Customer data can provide valuable insights necessary for making key business decisions. You can understand customer needs better, identify your business strengths and weaknesses, and even make valuable connections with quality customer data. While data collection is crucial for smart decision-making, the risk of data loss and security breaches exists and can have a devastating impact on your business.
Additionally, you should comply with data privacy laws and regulations like GDPR that determine how you collect and use customer data. Read on for tips on collecting customer data securely to ensure you protect your customer’s sensitive information while remaining compliant with relevant laws.
Methods of Collecting Customer Data
There are numerous ways to acquire valuable customer data. Whether you want to gauge customer satisfaction or are creating a contact list for email marketing purposes, below are ways you can get the information you need.
- Google review links: If you are looking for customer review data, create a Google review link and let your customers provide feedback about your products or services on Google.
- Surveys: You can conduct surveys through the phone, via texts, or through a web form and ask your clients specific questions depending on your subject of interest.
- Social media: Social media platforms like Instagram, Twitter, and Facebook are excellent venues to learn about your clients and monitor customer behavior.
- Web tracking. Tracking your website traffic with tools like Google Analytics can tell you a lot about your visitors. Some of the data you can obtain include how your visitors got to the website, how long they stayed, and the pages they visited. You can know whether your website traffic turned into conversions by buying or subscribing to your mailing list.

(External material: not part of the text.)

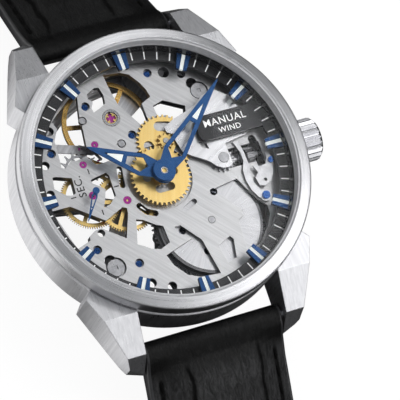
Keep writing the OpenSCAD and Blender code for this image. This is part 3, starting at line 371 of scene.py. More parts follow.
balanceCentre = (-3.7, 10.55)
barrelCentre = (5.2, -8.15)
crownWheelCentre = (10.4, 0)
# the bright edge colours below are painted highlights, and the wall colours are painted shade on steep faces
metals = {
    "caseBrushed": dict(
        light=steel(0.74), dark=steel(0.60), rough=(0.26, 0.40), lines="case", density=(11, 0.3, 4),
        flank=(9, 9, 0.35), bump=0.25, edge=0.22),
    "bezelBrushed": dict(
        light=steel(0.76), dark=steel(0.62), rough=(0.24, 0.36), lines="Ring", density=(12, 1.2, 1.2),
        bump=0.2, edge=0.45, anisotropic=0.4),
    "crownBrushed": dict(
        light=steel(0.62), dark=steel(0.5), rough=(0.18, 0.30), density=(1, 8, 8), bump=0.2, edge=0.06),
    "polishedSteel": dict(
        light=steel(0.80), dark=(0.70, 0.70, 0.73), rough=(0.10, 0.18), density=(4, 4, 4), bump=0.06,
        edge=0.04),
    "mainPlateGrain": dict(
        light=(0.68, 0.68, 0.69), dark=(0.56, 0.56, 0.57), rough=(0.32, 0.44), density=(13, 0.5, 1),
        turn=-42, bump=0.5, edgeHighlight=steel(0.86), wallShade=(0.10, 0.10, 0.11)),
    "bridgeGrain": dict(
        light=steel(0.62), dark=steel(0.44), rough=(0.30, 0.46), density=(13, 0.5, 1), turn=48,
        bump=0.4, wallShade=(0.10, 0.10, 0.11)),
    "coverGrain": dict(
        light=steel(0.86), dark=steel(0.70), rough=(0.24, 0.36), density=(5, 0.2, 1), turn=62, bump=0.3,
        wallShade=(0.16, 0.16, 0.17)),
    "mirrorCover": dict(
        light=steel(0.74), dark=steel(0.60), rough=(0.30, 0.42), density=(3, 3, 3), bump=0.04,
        edge=0.06, wallShade=(0.12, 0.12, 0.13)),
    "satinSteel": dict(
        light=steel(0.52), dark=steel(0.38), rough=(0.26, 0.38), edge=0.04, edgeHighlight=steel(0.8),
        wallShade=(0.14, 0.14, 0.15)),
    "barrelSunray": dict(
        light=steel(0.70), dark=steel(0.58), rough=(0.26, 0.44), lines="Ray", density=(70, 70, 0.5),
        centre=barrelCentre, bump=0.8, depth=0.012, wallShade=(0.05, 0.05, 0.055)),
    "barrelTeeth": dict(
        light=(0.20, 0.20, 0.21), dark=(0.12, 0.12, 0.125), rough=(0.24, 0.4), lines="Ring",
        density=(8, 1, 1), centre=barrelCentre, edgeHighlight=steel(0.8)),
    "crownWheelRings": dict(
        light=steel(0.78), dark=steel(0.55), rough=(0.2, 0.34), lines="Ring", density=(7, 1, 1),
        centre=crownWheelCentre, bump=0.4),
    "gilt": dict(
        light=(1.0, 0.74, 0.30), dark=(0.95, 0.66, 0.23), rough=(0.28, 0.38), density=(9, 0.3, 1),
        turn=20, bump=0.2, edgeHighlight=(1.0, 0.80, 0.42), wallShade=(0.30, 0.17, 0.04)),
    "shockSetting": dict(
        light=(0.95, 0.68, 0.26), dark=(0.85, 0.56, 0.18), rough=(0.2, 0.3), lines="Ring",
        density=(6, 1, 1), centre=balanceCentre, bump=0.2, edge=0.04, outer=(0.82, steel(0.42)),
        wallShade=(0.10, 0.07, 0.03)),
    "balanceGilt": dict(
        light=(0.92, 0.62, 0.22), dark=(0.74, 0.44, 0.12), rough=(0.16, 0.28), lines="Ring",
        density=(8, 0.6, 0.6), centre=balanceCentre, bump=0.3),
    "blued": dict(
        light=(0.034, 0.110, 0.29), dark=(0.028, 0.092, 0.25), rough=(0.34, 0.44), edge=0.04,
        edgeHighlight=(0.06, 0.17, 0.40), metallic=0.8),
    "bluedIndex": dict(
        light=(0.026, 0.085, 0.23), dark=(0.020, 0.066, 0.19), rough=(0.28, 0.38),
        edgeHighlight=(0.05, 0.14, 0.34), metallic=0.8, wallShade=(0.008, 0.02, 0.06)),
    "bluedScrew": dict(
        light=(0.03, 0.10, 0.30), dark=(0.02, 0.06, 0.2), rough=(0.14, 0.26),
        edgeHighlight=(0.10, 0.24, 0.55)),
    "springSteel": dict(
        light=(0.34, 0.36, 0.42), dark=(0.22, 0.23, 0.28), rough=(0.2, 0.32), density=(4, 4, 4),
        edge=0.02),
    "darkRing": dict(
        light=(0.060, 0.060, 0.063), dark=(0.056, 0.056, 0.059), rough=(0.38, 0.44), lines="Ring",
        density=(6, 3, 3), bump=0.02, edge=0.02, metallic=0.85),
    "darkFlange": dict(
        light=(0.020, 0.020, 0.022), dark=(0.012, 0.012, 0.013), rough=(0.10, 0.16), lines="Ring",
        density=(2, 1, 1), bump=0.0, edge=0.005, metallic=0.2),
}
made = {name: metal(name, look) for name, look in metals.items()}
print("metals made:", len(made))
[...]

Tips for Collecting Customer Data Securely
You can implement the following measures when collecting customer data to make the process efficient and secure.
1. Prioritize Data Safety through Encryption and Authentication
While it might seem like a no-brainer, most businesses do not encrypt the data they collect. The lack of protection makes it vulnerable to security breaches both in transit and storage. Encrypting the data you collect from your customers makes it unreadable and useless to unauthorized parties. Encrypt your files, folders as well as data storage devices for safety.

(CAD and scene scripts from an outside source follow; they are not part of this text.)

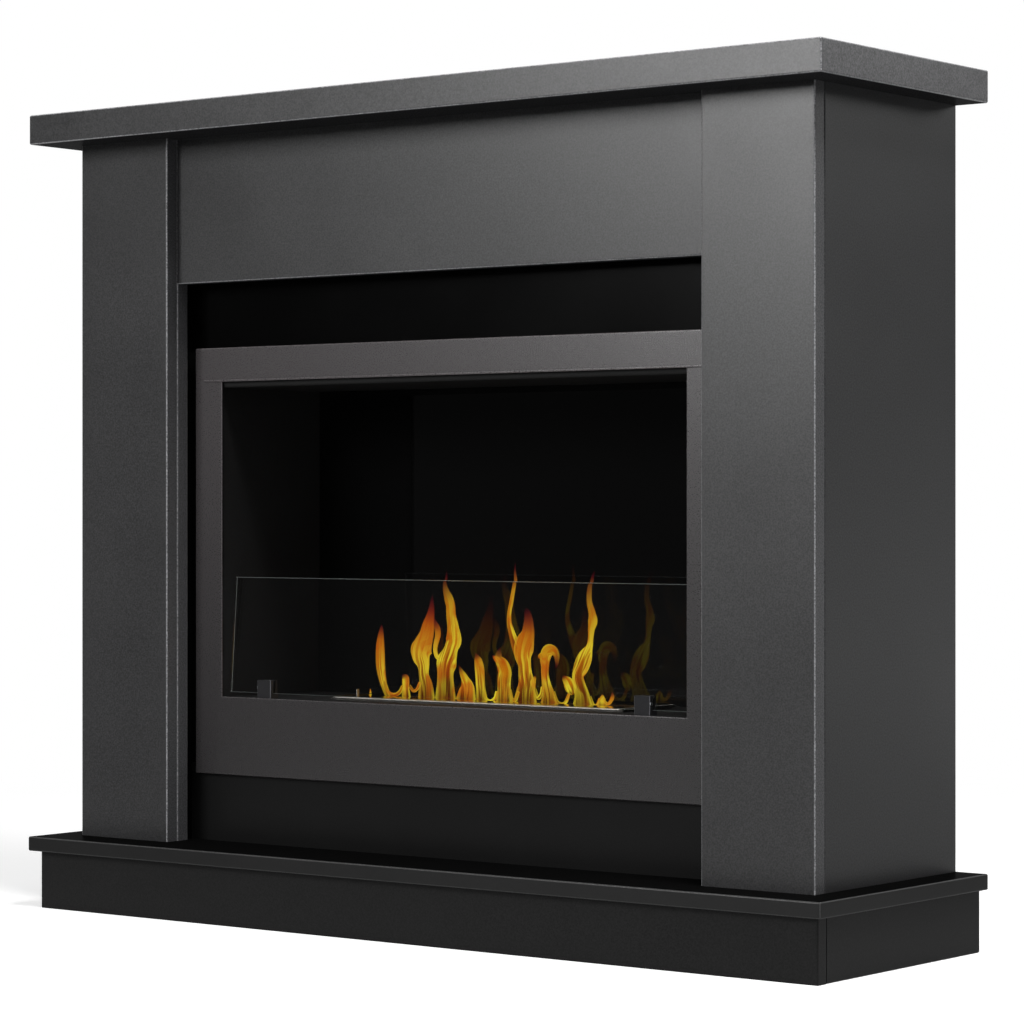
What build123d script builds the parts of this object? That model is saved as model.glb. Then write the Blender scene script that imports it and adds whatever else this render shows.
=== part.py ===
from build123d import *
import os

os.makedirs("parts", exist_ok=True)

# A bioethanol fireplace: a lacquered board surround with a folded steel insert,
# a lift-out burner with a sliding damper, and a low glass windscreen.
# Millimetres. X is the width, Y runs from the front (-) to the wall (+), Z is up.
# The origin is on the floor, under the centre of the hearth board.

# Surround, outer sizes
total_height = 1000
body_width, body_depth = 1098, 298
mantel_thickness = 37
mantel_side_overhang, mantel_front_overhang = 41, 52
hearth_thickness = 18
hearth_side_overhang, hearth_front_overhang = 41, 54
plinth_height = 72
plinth_side_overhang, plinth_front_overhang = 30, 42
pilaster_width = 148
header_height = 180

# Surround, boards
front_board = 19
side_board = 18
niche_board = 16
edge_round = 2
upright_gap = 8
rail_height, bottom_rail_height = 100, 80
cross_rail_spacing = 400
cross_rail_height = 60
corner_block = 40
tenon_width, tenon_thickness, tenon_length = 50, 5, 30
tenon_play = 0.1
tenon_inset = 50

# Insert: the frame that faces the room
sheet = 1.5
bend_radius = 1.5
frame_setback = 45.3
frame_height = 530
frame_side_gap = 6
frame_above_hearth = 83.5
side_border, top_border, bottom_border = 44.5, 42.3, 96.7
outer_return, inner_return, sill_depth = 8, 4, 34
opening_round = 1
frame_gap = 0.3
lip_height, lip_reach, lip_round, lip_overrun = 2.4, 2, 0.9, 28

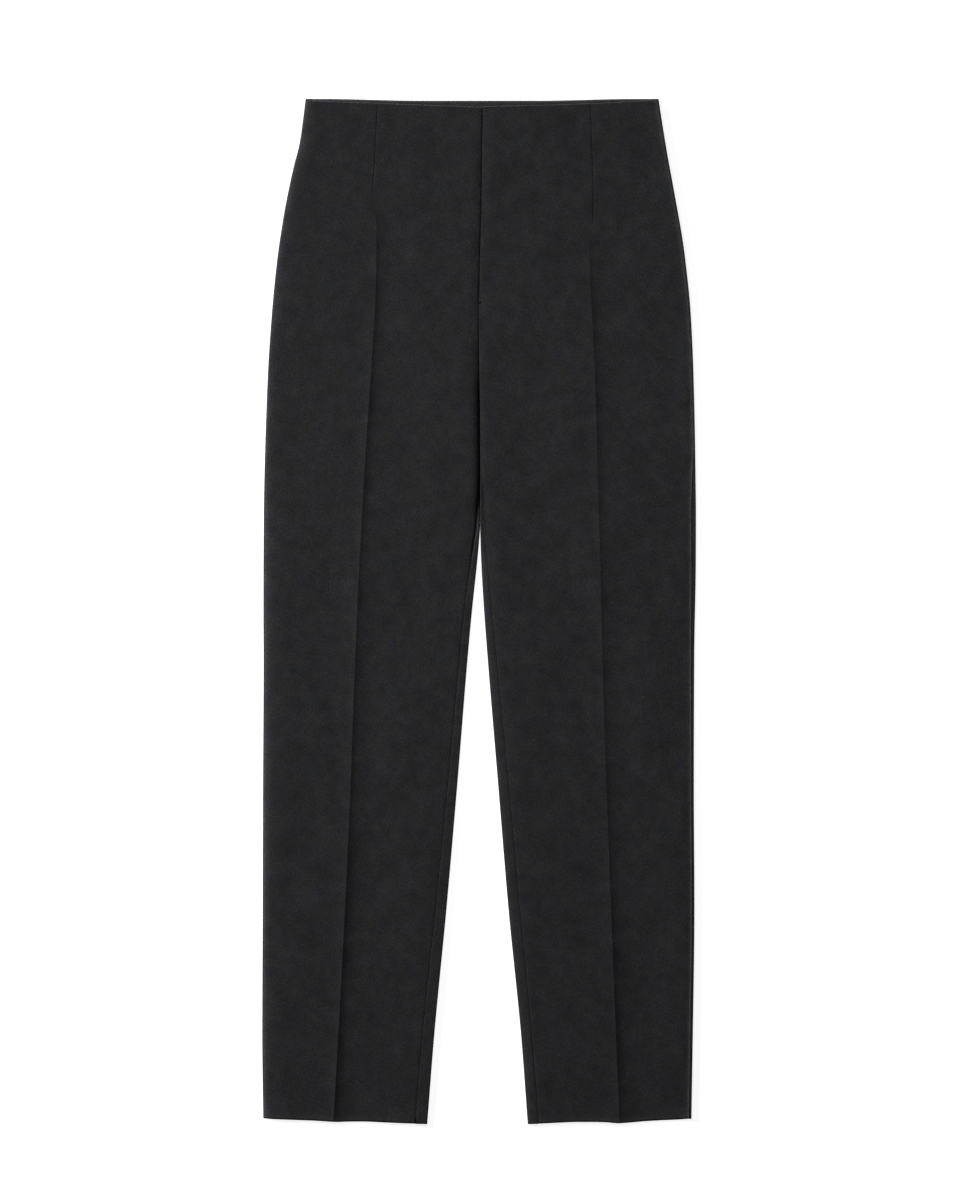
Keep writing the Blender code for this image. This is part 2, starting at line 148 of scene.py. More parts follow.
LEFT_FOLD = (
    Fold(510.5, 111.2),
    Fold(466.5, 113.0),
    Fold(416.5, 114.0),
    Fold(391.0, 113.8),
    Fold(366.0, 110.4),
    Fold(351.5, 110.4),
    Fold(300.5, 112.8),
    Fold(239.5, 115.7),
    Fold(171.5, 117.8),
    Fold(51.5, 121.1),
    Fold(-48.5, 123.5),
    Fold(-173.5, 127.3),
    Fold(-298.5, 132.1),
    Fold(-423.5, 136.9),
    Fold(-509.0, 140.5),
)

# crown is the height of the top panel, dip how far the wearer's right front falls to the
# centre-front seam, and closed runs from 0, where the two sides are one tube, to 1, where each
# leg is its own.
Height = namedtuple("Height", "y crown dip closed")

HEIGHTS = (
    Height(510.5, 6.1, 0.45, 0.0),
    Height(430.0, 6.0, 0.5, 0.0),
    Height(350.0, 5.7, 0.6, 0.0),
    Height(310.0, 5.6, 0.75, 0.0),
    Height(275.0, 5.5, 0.85, 0.18),
    Height(239.5, 5.4, 1.0, 0.62),
    Height(205.5, 5.3, 1.1, 0.88),
    Height(171.5, 5.2, 1.1, 1.0),
    Height(51.5, 5.1, 1.1, 1.0),
    Height(-173.5, 4.9, 1.1, 1.0),
    Height(-509.0, 4.7, 1.1, 1.0),
)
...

Besides encryption, you can ensure only authorized individuals access customer data after authentication through SAML and LPAD. Also, implement privacy policies and make them accessible to your staff. Lastly, train your staff to handle customer data securely and maintain its integrity.
2. Collect Only the Data You Need
Up to 70% of data that businesses collect is unused. Having large amounts of irrelevant data is overwhelming. It can also be a distraction to your management when making important decisions.
To safely collect customer data, set your priorities right by deciding which customer data is the most important and how it relates to your business goals. Also, figure out how to analyze the data. Avoid collecting or retaining information unless it’s necessary. When you minimize the data you collect, you boost customer confidence and reduce data’s external value, making it less valuable to hackers.
3. Practice Ethical Data Collection
It can be difficult to obtain customer data, especially when you don’t disclose what the data is for or provide reassurance of confidentiality and privacy. For efficient and secure data collection, ethics is crucial. With this in mind, always ask for consent before collecting customer data and be transparent about how your business will use the data.
Also, give your customers the choice to decide on the information to share. As part of ethical data collection, be sure to safeguard the customer’s privacy and avoid harm to the client during the data collection process.
4. Back Up Your Data
You have to back up the data you collect for easy retrieval in case of data loss, natural disasters, IT failures, or cyber-attacks. Ensure that your business has a reliable data backup and recovery plan to avoid losing customer data permanently. You can back up your data in hardware servers, the cloud, or software. Backing up your data facilitates easy retrieval and promotes business continuity in case of a disaster.
Whether you collect customer review data or are aiming to create an email list for marketing purposes, data security and privacy are crucial. The above tips can help you obtain customer data securely, stay compliant with existing data protection laws and regulations, and earn your customers’ trust.